Pretoria - The EFF in Tshwane has postponed a picket that was planned to take place outside the Israel embassy in Pretoria.
The red berets have been in solidarity with the Palestine people who are involved in a war against Israel.
However, the EFF postponed its much-anticipated protest, saying the Israeli Embassy had protested against it.
Speaking to the Pretoria News yesterday, EFF regional chairperson, Obakeng Ramabodu, said the party still had “issues to work on”.
He said they still needed to process the organising committee.
“The picket has been postponed to next week. We need to process applications and organise ourselves first,” Ramabodu said.
The two Middle Eastern countries have been at loggerheads since more than a week ago after the Palestinian Hamas group launched a surprise military operation against Israel.
Retaliating to the assault, the Israeli military launched a counter operation, initially targeting Hamas in the Gaza Strip where 2 000 Palestinian civilians were killed.
The Pretoria News can reveal that the SA governing party, the ANC, is discussing a possible sanction against Israel at its National Executive Committee (NEC) meeting currently taking place at Birchwood in Benoni.

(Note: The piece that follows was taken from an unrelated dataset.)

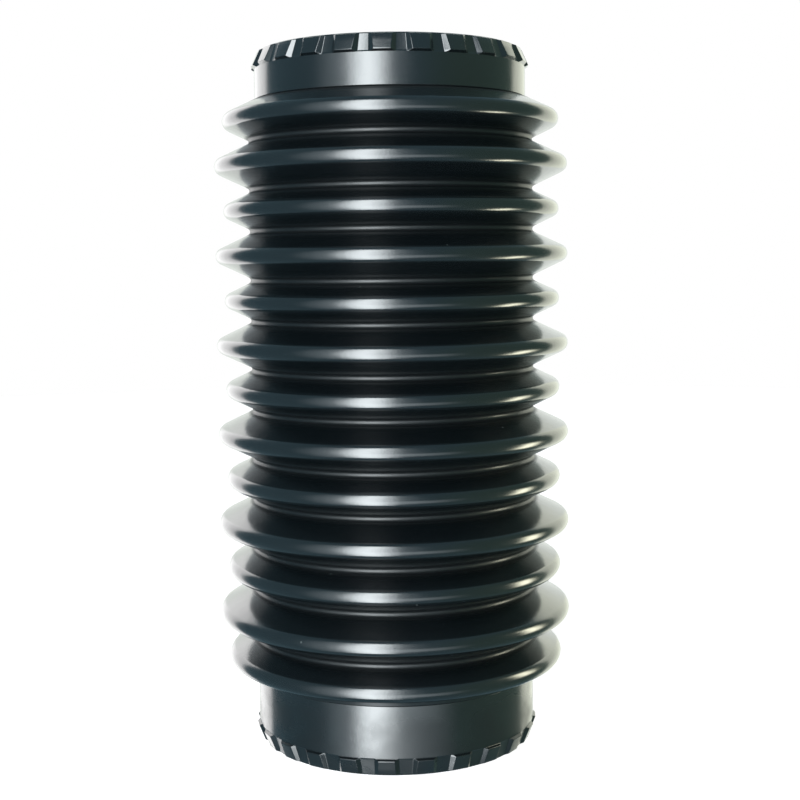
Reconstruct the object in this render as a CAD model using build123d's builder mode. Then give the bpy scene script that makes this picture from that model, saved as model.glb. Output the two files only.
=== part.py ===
from build123d import *
import os
from math import radians, sin, tan

# Rubber bellows boot: one moulded sleeve, open at both ends, in millimetres.
# The axis is Z. The boot stands on its bottom collar, with the origin at the
# centre of that end. Small and large folds take turns between two collars. Each
# collar narrows to a thin lip at its end, and that rim carries a ring of teeth.

# ---- folds ----
fold_count = 13                # odd, so a small fold comes next to each collar
large_crest_diameter = 83.4
small_crest_diameter = 79.4
root_diameter = 67.0           # outside, at the bottom of a groove
flank_angle = 25.4             # degrees from level, the same on every flank
bellows_wall = 1.7
crest_inner_radius = 0.4       # rounding inside a crest
root_outer_radius = 0.8        # rounding outside, at the bottom of a groove

# ---- collars ----
top_bore_diameter = 59.0
bottom_bore_diameter = 61.0
collar_wall = 2.5
top_collar_length = 11.45      # from the end face to the first flank
bottom_collar_length = 15.9
notch_depth = 0.35             # notch under the edge where a collar meets its flank
notch_height = 0.5
bore_end_radius = 0.8          # where a bore opens into the folds

# ---- rim round each end: a cone from the collar's face to a thin lip ----
rim_height = 4.2
rim_step = 0.15                # small step from the cone up to the collar's face
lip_wall = 0.9                 # at the end face
end_radius = 0.25

# ---- teeth ----
tooth_count = 24
top_tooth_angle = -92.7        # degrees, middle of the tooth nearest the front
bottom_tooth_angle = -94.0
top_tooth_width = 5.7          # across the foot
bottom_tooth_width = 5.2
top_tooth_stand = 0.75         # from the collar's face out to the tooth's nose
bottom_tooth_stand = 0.55
tooth_start = 0.2              # from the end face to where the ramp starts
tooth_toe = 0.65               # how far the ramp stands off the rim at its start
nose_height = 3.9              # from the end face to the tooth's nose
tooth_back_angle = 60.0        # degrees from the axis, from the nose to the collar
tooth_draft = 38.0             # degrees that each side of a tooth leans in


# ---- section of the folds ----
# Each flank is a straight line that would run on to a sharp apex at its crest
# and to a sharp apex at its root. The roundings cut those apexes back.
crest_outer_radius = crest_inner_radius + bellows_wall
root_inner_radius = root_outer_radius + bellows_wall
flank_slope = tan(radians(flank_angle))
apex_share = 1 / sin(radians(flank_angle)) - 1
wall_shift = bellows_wall / sin(radians(flank_angle))

root_apex = root_diameter / 2 - root_outer_radius * apex_share


def crest_apex(fold):
    """Radius of a fold's sharp outer apex, counting the folds from 0 at the bottom."""
    diameter = large_crest_diameter if fold % 2 else small_crest_diameter
    return diameter / 2 + crest_outer_radius * apex_share


def half_fold(fold):
    """Height from the crest of a fold to the root on either side of it."""
    return (crest_apex(fold) - root_apex) * flank_slope


def flank_height(fold, radius):
    """Height from the crest of a fold to where its outer flank has this radius."""
    return (crest_apex(fold) - radius) * flank_slope


top_bore = top_bore_diameter / 2
bottom_bore = bottom_bore_diameter / 2
top_collar = top_bore + collar_wall
bottom_collar = bottom_bore + collar_wall
top_fold = fold_count - 1

crest_z = [bottom_collar_length + flank_height(0, bottom_collar)]
for fold in range(1, fold_count):
    crest_z.append(crest_z[-1] + half_fold(fold - 1) + half_fold(fold))
top_flank_z = crest_z[-1] + flank_height(top_fold, top_collar)
height = top_flank_z + top_collar_length


def collar_corners(end_z, flank_z, bore, collar):
    """Outside corners of a collar as (radius, z, rounding), from its end inwards."""
    inward = 1 if flank_z > end_z else -1
    notch_z = flank_z + inward * notch_height
    return [
        (bore + lip_wall, end_z, end_radius),
        (collar - rim_step, end_z + inward * rim_height, 0),
        (collar, end_z + inward * (rim_height + rim_step), 0),
        (collar, flank_z, 0),
        (collar - notch_depth, notch_z, 0),
        (collar + notch_height / flank_slope, notch_z, 0),
    ]


def fold_corners(shift, crest_radius, root_radius):
    """Corners of all the folds, going up, with the section moved in by shift."""
    corners = []
    for fold in range(fold_count):
        corners.append((crest_apex(fold) - shift, crest_z[fold], crest_radius))
        if fold < top_fold:
            root_z = crest_z[fold] + half_fold(fold)
            corners.append((root_apex - shift, root_z, root_radius))
    return corners


outside = (
    collar_corners(0, bottom_collar_length, bottom_bore, bottom_collar)
    + fold_corners(0, crest_outer_radius, root_outer_radius)
    + collar_corners(height, top_flank_z, top_bore, top_collar)[::-1]
)

# Inside, each bore runs straight until it meets the inner face of its flank.
bottom_bore_z = crest_z[0] - flank_height(0, bottom_bore + wall_shift)
top_bore_z = crest_z[-1] + flank_height(top_fold, top_bore + wall_shift)
inside = (
    [(bottom_bore, 0, end_radius), (bottom_bore, bottom_bore_z, bore_end_radius)]
    + fold_corners(wall_shift, crest_inner_radius, root_inner_radius)
    + [(top_bore, top_bore_z, bore_end_radius), (top_bore, height, end_radius)]
)
section = outside + inside[::-1]


def ramp_tooth(end_z, inward, bore, collar, stand, width):
    """One grip tooth at angle 0: a bar with drafted sides that lies along the rim, cut
    to a ramp that rises to a short nose."""
    rim = bore + lip_wall
    root = lip_wall / 2                      # the tooth is rooted this deep in the rim
    foot = width + 2 * root * tan(radians(tooth_draft))
    start_z = end_z + inward * tooth_start
    nose = collar + stand
    nose_z = end_z + inward * nose_height
    back_z = nose_z + inward * (nose - bore - root) / tan(radians(tooth_back_angle))
    along_rim = (collar - rim_step - rim, 0, inward * rim_height)
    with BuildPart() as tooth:
        with BuildSketch(Plane((rim, 0, end_z), x_dir=(0, -inward, 0), z_dir=along_rim)):
            with Locations((0, -root)):
                Trapezoid(foot, nose - rim, 90 - tooth_draft, align=(Align.CENTER, Align.MIN))
        extrude(amount=2 * rim_height)
        with BuildSketch(Plane.XZ):
            with BuildLine():
                Polyline(
                    (bore + root, start_z),
                    (rim + tooth_toe, start_z),
                    (nose, nose_z),
                    (bore + root, back_z),
                    close=True,
                )
            make_face()
        extrude(amount=width, both=True, mode=Mode.INTERSECT)
    return tooth.part


top_tooth = ramp_tooth(height, -1, top_bore, top_collar, top_tooth_stand, top_tooth_width)
bottom_tooth = ramp_tooth(
    0, 1, bottom_bore, bottom_collar, bottom_tooth_stand, bottom_tooth_width
)

with BuildPart() as bellows_boot:
    with BuildSketch(Plane.XZ):
        with BuildLine():
            FilletPolyline(
                *[(radius, z) for radius, z, rounding in section],
                radius=[rounding for radius, z, rounding in section],
                close=True,
            )
        make_face()
    revolve(axis=Axis.Z)
    with PolarLocations(0, tooth_count, start_angle=top_tooth_angle):
        add(top_tooth)
    with PolarLocations(0, tooth_count, start_angle=bottom_tooth_angle):
        add(bottom_tooth)
bellows_boot.part.label = "bellows_boot"

os.makedirs("parts", exist_ok=True)
export_step(bellows_boot.part, "parts/bellows_boot.step")
print(f"height {height:.2f}, crests at " + ", ".join(f"{z:.1f}" for z in crest_z))
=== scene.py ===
"""Rubber bellows boot: black semi-gloss moulded rubber, on a pale floor in soft light."""

import math

import bmesh
import bpy
import numpy as np
from mathutils import Matrix, Vector


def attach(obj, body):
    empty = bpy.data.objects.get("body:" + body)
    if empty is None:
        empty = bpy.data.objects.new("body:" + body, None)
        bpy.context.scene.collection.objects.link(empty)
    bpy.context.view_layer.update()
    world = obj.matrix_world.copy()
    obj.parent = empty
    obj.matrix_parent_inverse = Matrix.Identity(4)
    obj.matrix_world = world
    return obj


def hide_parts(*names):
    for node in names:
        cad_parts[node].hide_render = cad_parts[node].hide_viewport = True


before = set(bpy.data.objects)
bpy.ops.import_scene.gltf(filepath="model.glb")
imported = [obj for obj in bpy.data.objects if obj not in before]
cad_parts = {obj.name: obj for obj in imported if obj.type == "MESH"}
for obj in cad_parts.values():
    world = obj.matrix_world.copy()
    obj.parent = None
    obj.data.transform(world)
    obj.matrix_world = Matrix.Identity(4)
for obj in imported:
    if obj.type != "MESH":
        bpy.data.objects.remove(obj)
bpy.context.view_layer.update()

# The sizes of the boot are in millimetres, and everything else is in metres.
MM = 0.001

# ---- folds ----
FOLD_COUNT = 13
LARGE_CREST = 83.4 / 2
SMALL_CREST = 79.4 / 2
ROOT = 67.0 / 2
FLANK_ANGLE = math.radians(25.4)
BELLOWS_WALL = 1.7
CREST_INNER_RADIUS = 0.4
ROOT_OUTER_RADIUS = 0.8

# ---- collars and rims ----
TOP_BORE = 59.0 / 2
BOTTOM_BORE = 61.0 / 2
COLLAR_WALL = 2.5
TOP_COLLAR_LENGTH = 11.45
BOTTOM_COLLAR_LENGTH = 15.9
NOTCH_DEPTH = 0.35
NOTCH_HEIGHT = 0.5
BORE_END_RADIUS = 0.8
RIM_HEIGHT = 4.2
RIM_STEP = 0.15
LIP_WALL = 0.9
END_RADIUS = 0.25

# ---- grip teeth ----
TOOTH_COUNT = 24
TOP_TOOTH_ANGLE = math.radians(-92.7)
BOTTOM_TOOTH_ANGLE = math.radians(-94.0)
TOP_TOOTH_WIDTH = 5.7
BOTTOM_TOOTH_WIDTH = 5.2
TOP_TOOTH_STAND = 0.75
BOTTOM_TOOTH_STAND = 0.55
TOOTH_START = 0.2
TOOTH_TOE = 0.65
NOSE_HEIGHT = 3.9
TOOTH_BACK_ANGLE = math.radians(60.0)
TOOTH_DRAFT = math.radians(38.0)
TOOTH_FRONT_SLOPE = 4.0         # rise over run of a tooth's end, next to the end face

# ---- fineness of the mesh ----
EDGE = 0.1                      # half the width of the rounding along a moulded edge
RIDGE = 0.05                    # a ring that varies by more than this crosses the teeth
LIP_RING = 0.3                  # share of END_RADIUS at which a lip has its first ring
PAST_RIM = 1.0                  # from a rim to the first plain ring of its collar
CREST_STEPS = 8                 # faces round each kind of rounding
ROOT_STEPS = 5
INNER_CREST_STEPS = 2
INNER_ROOT_STEPS = 3
BORE_END_STEPS = 3
EDGE_STEPS = 2

# ---- camera ----
IMAGE = 800                     # pixels, both ways
CAMERA_DISTANCE = 0.335         # from the boot's axis
CAMERA_HEIGHT = 0.11435
CAMERA_PITCH = math.radians(3.1)     # downwards
CAMERA_ROLL = math.radians(-0.65)
FOCAL_PIXELS = 1400.9
PRINCIPAL_ROW = 333.0
AXIS_COLUMN = 392.3
SENSOR = 36.0
CLIP_START = 0.01


def add_camera():
    """The viewpoint: in front of the boot and a little above its middle."""
    data = bpy.data.cameras.new("camera")
    data.sensor_width = SENSOR
    data.lens = FOCAL_PIXELS / IMAGE * SENSOR
    data.shift_x = (IMAGE / 2 - AXIS_COLUMN) / IMAGE
    data.shift_y = (PRINCIPAL_ROW - IMAGE / 2) / IMAGE
    data.clip_start = CLIP_START
    camera = bpy.data.objects.new("camera", data)
    pitch = Matrix.Rotation(math.pi / 2 - CAMERA_PITCH, 3, "X")
    roll = Matrix.Rotation(CAMERA_ROLL, 3, "Z")
    camera.rotation_euler = (pitch @ roll).to_euler()
    camera.location = (0, -CAMERA_DISTANCE, CAMERA_HEIGHT)
    bpy.context.scene.collection.objects.link(camera)
    bpy.context.scene.camera = camera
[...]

According to insiders, some ANC members, during the meeting called for President Cyril Ramaphosa to ban the Israel Embassy “until further notice”.
The ANC has also not hidden its support for Palestine.
Department of International Relations Minister Naledi Pandor confirmed that there were conversations-around that “with caution”.
“It’s an issue that is open to discussion, but I would not like for the government to force an effect in terms of the core issue, which is the people of Palestine,” Pandor said on national television.
Her department condemned in the strongest possible terms Israel’s violation of the Geneva Conventions and the abandonment of International Humanitarian Law in Gaza, by its “intentional denial of food, water, electricity and fuel to the people of Gaza”.
On Friday, Palestinian Ambassador to South African, Hanan Jarrar, compared the “military onslaught” by the Israeli government in her country to apartheid.
She said the Israelis were planning a genocide.
Jarrar also criticised world leaders for turning a blind eye to the “genocidal war” that has devastated the Gaza Strip since the weekend.
The ambassador compared Israel’s occupation of Palestine to apartheid, also accusing the international community of silence while crimes against humanity were taking place,
“More than 17 Israeli human rights organisations have reported that Israel’s actions in the West Bank meet the criteria of apartheid, as defined in international law.
“Apartheid is the root of the problem and the cause of the illness that we urge the international community to address instead of the symptoms. History is repeating itself, and those who remain silent about these ongoing crimes are part of the problem.
“In South Africa, the problem was not that some members of the liberation movement chose armed resistance.
“The problem was apartheid itself. That should also be the case for Palestinians,” Jarrar said.
She added that the international community had an obligation to address the root cause instead of reverting to simplistic statements that demonise, dehumanise or dismiss Palestinian lives and rights and treat only the symptoms of this prolonged injustice.
Jarrar said Israel was planning to wipe out the Palestinian existence.
“What is going on now on the ground is not a war; its genocide committed by the occupying power of Israel against the Palestinian people.
“The Israeli government is trying to show that the people of Gaza have two options: either to die or to be transferred from their own land, and this is the real fear of the Palestinians, because we have an experience.
“In 1948, when Israel did this, Palestinians scattered in refugee all over the world, and they are still scattered all over the world, right to this minute,” she said.
She said there were 7 million Palestinians now living outside of Palestine as refugees without access to their homeland.
“It’s a genocide, ethnic cleansing. There is no other word that can describe this situation right now,” she said.
She said she was grateful to the South African government for their support.